🤖 AI Summary
This work addresses the challenge of enabling robots in human-robot cohabited smart cities—such as NEOM—to achieve low-latency, energy-efficient real-time responses across multimodal perception, cognition, and interaction tasks, which conventional homogeneous computing architectures struggle to support. The authors propose a heterogeneous computing platform that integrates neuromorphic hardware (Loihi2 chips and event-based cameras) with GPU clusters: the former handles real-time perception and interaction, while the latter manages high-level language understanding and task planning. Through co-design of hardware and software, the system achieves end-to-end efficient integration. This architecture represents the first deep coupling of neuromorphic sensing with traditional AI computation, demonstrating exceptional low-latency responsiveness in a humanoid robot–human musical co-performance task, thereby establishing a new paradigm for human-robot collaboration in dynamic environments.
📝 Abstract
After Industry 4.0 has embraced tight integration between machinery (OT), software (IT), and the Internet, creating a web of sensors, data, and algorithms in service of efficient and reliable production, a new concept of Society 5.0 is emerging, in which infrastructure of a city will be instrumented to increase reliability, efficiency, and safety. Robotics will play a pivotal role in enabling this vision that is pioneered by the NEOM initiative - a smart city, co-inhabited by humans and robots. In this paper we explore the computing platform that will be required to enable this vision.
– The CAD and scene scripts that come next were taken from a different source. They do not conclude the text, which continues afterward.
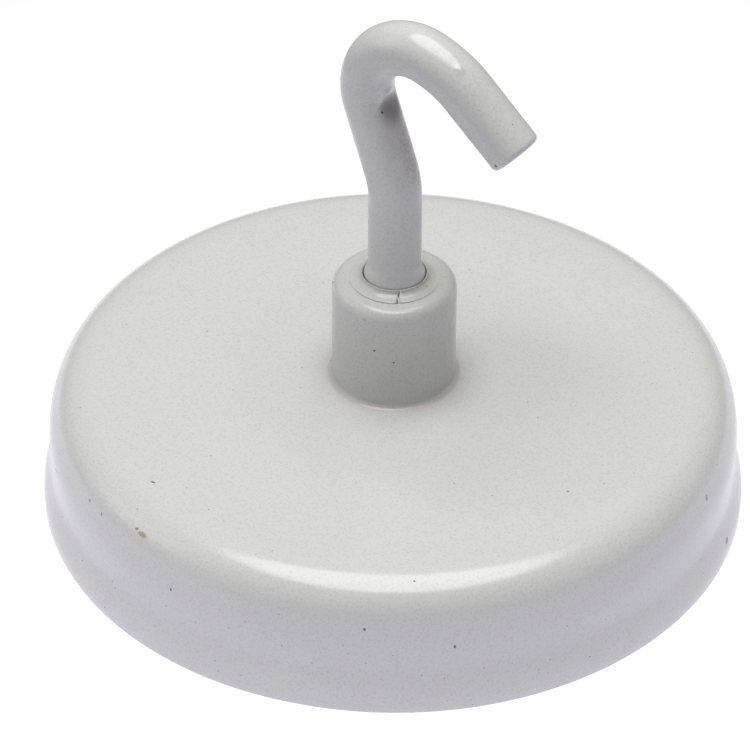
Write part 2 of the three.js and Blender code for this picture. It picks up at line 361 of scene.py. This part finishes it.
# ---------------------------------------------------------------- the threaded boss
# A turned steel bush with a through thread. Its neck passes through the cup and is riveted over inside.
# It is coated with the cup, so that the coating pools round its foot in a shallow swelling.
boss_low, boss_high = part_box("boss")
boss_top = boss_high.z
boss_radius = 4.1 * MM
boss_edge = 0.8 * MM
pool_corner = 0.34 * MM
pool_lip = 0.02 * MM
pool_slope = [(1.9, 0.17), (1.5, 0.085), (1.15, 0.045), (0.85, 0.018), (0.6, 0.004)]
neck_gap = 0.1 * MM
rivet_gap = 0.05 * MM
rivet_spread = 1.3 * MM
bore_corner = 0.25 * MM
neck_radius = hole_radius - neck_gap
rivet_radius = neck_radius + rivet_spread
rivet_top = ceiling - rivet_gap
under_pool = pot_height - 0.03 * MM
rivet_bottom = boss_low.z
thread_pitch = 0.7 * MM
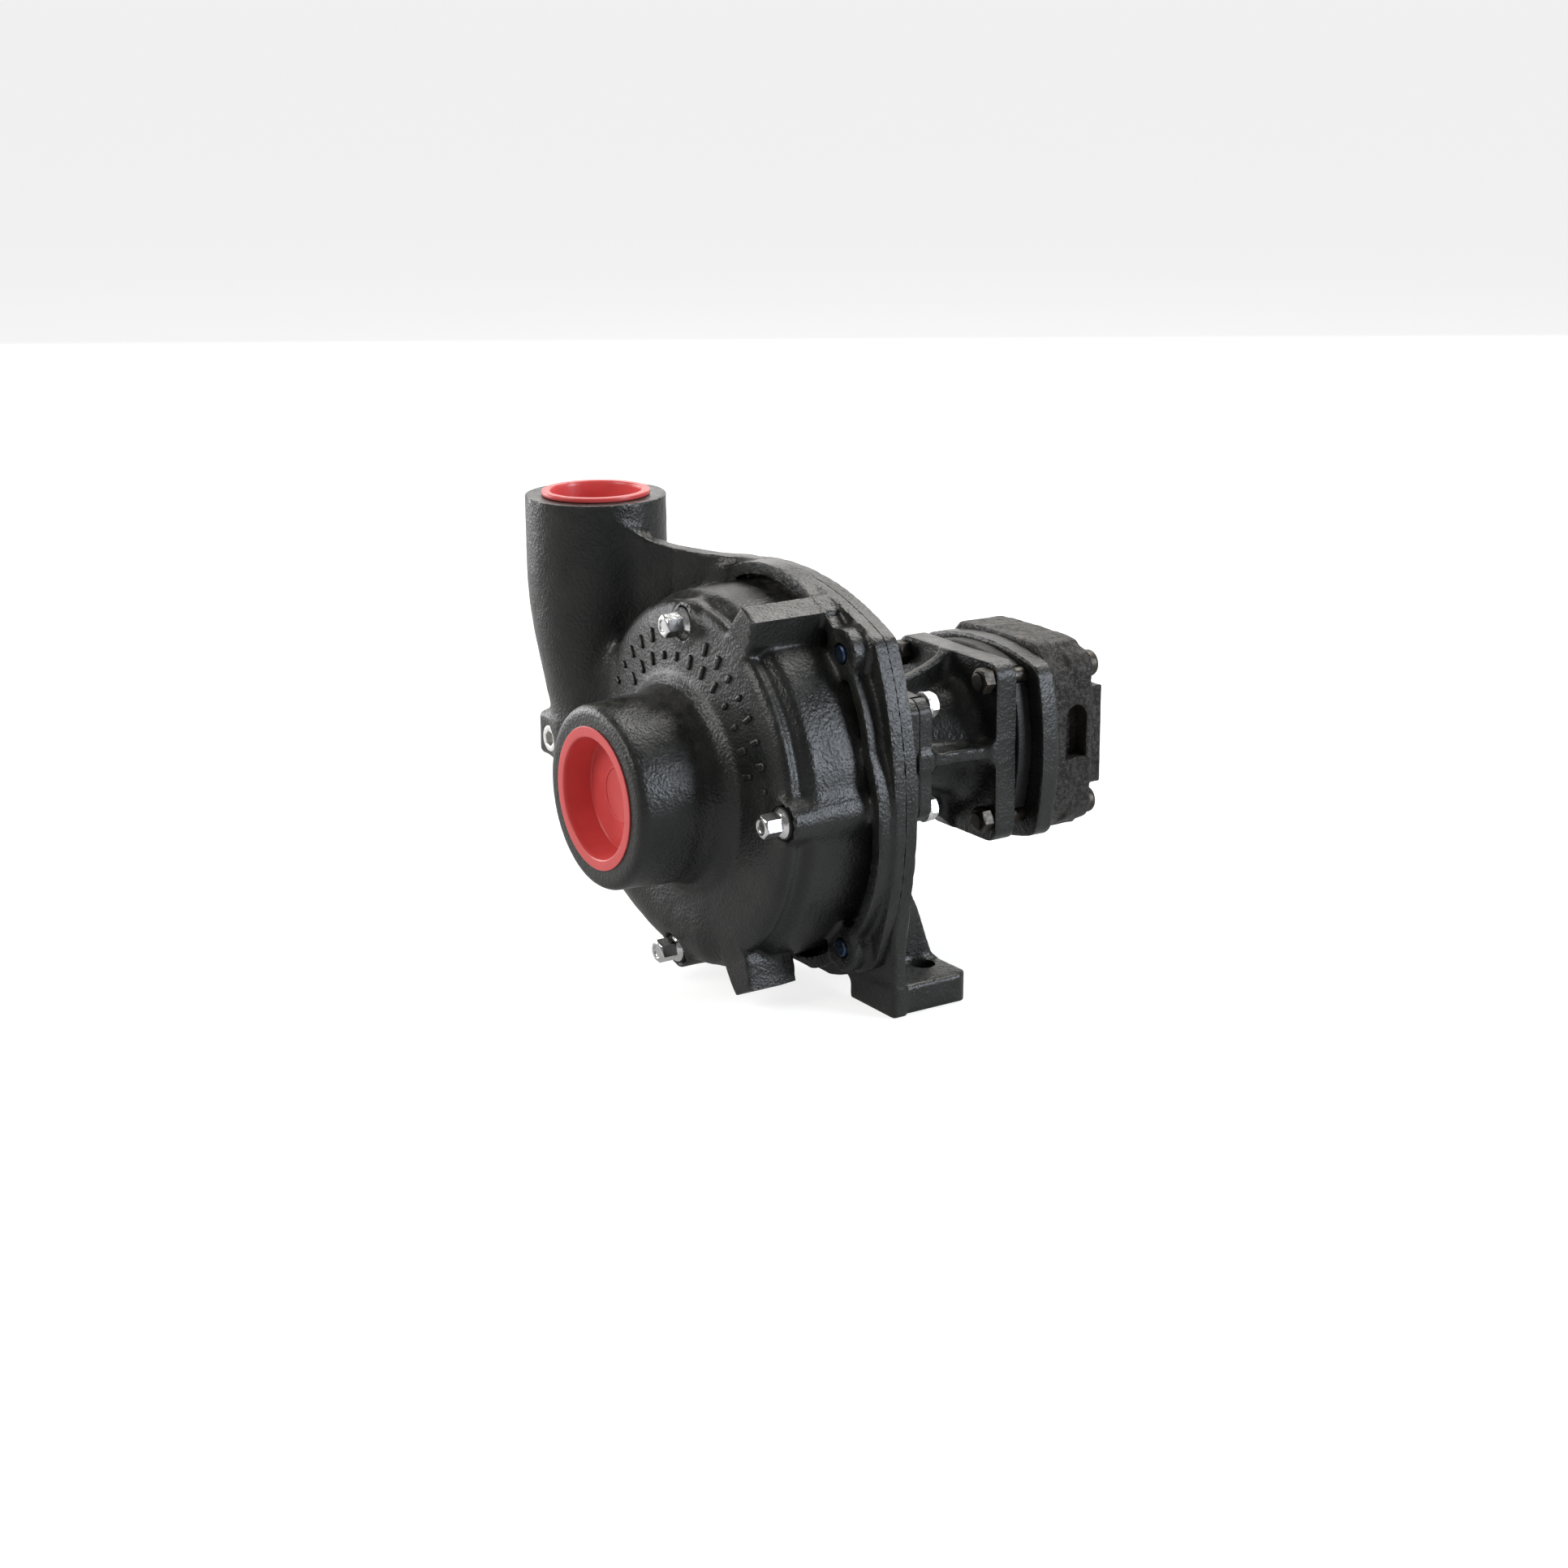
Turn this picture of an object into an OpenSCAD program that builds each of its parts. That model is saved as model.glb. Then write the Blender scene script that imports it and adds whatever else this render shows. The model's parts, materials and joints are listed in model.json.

We show how we can combine neuromorphic computing hardware, exemplified by the Loihi2 processor used in conjunction with event-based cameras, for sensing and real-time perception and interaction with a local AI compute cluster (GPUs) for high-level language processing, cognition, and task planning. We demonstrate the use of this hybrid computing architecture in an interactive task, in which a humanoid robot plays a musical instrument with a human. Central to our design is the efficient and seamless integration of disparate components, ensuring that the synergy between software and hardware maximizes overall performance and responsiveness. Our proposed system architecture underscores the potential of heterogeneous computing architectures in advancing robotic autonomy and interactive intelligence, pointing toward a future where such integrated systems become the norm in complex, real-time applications.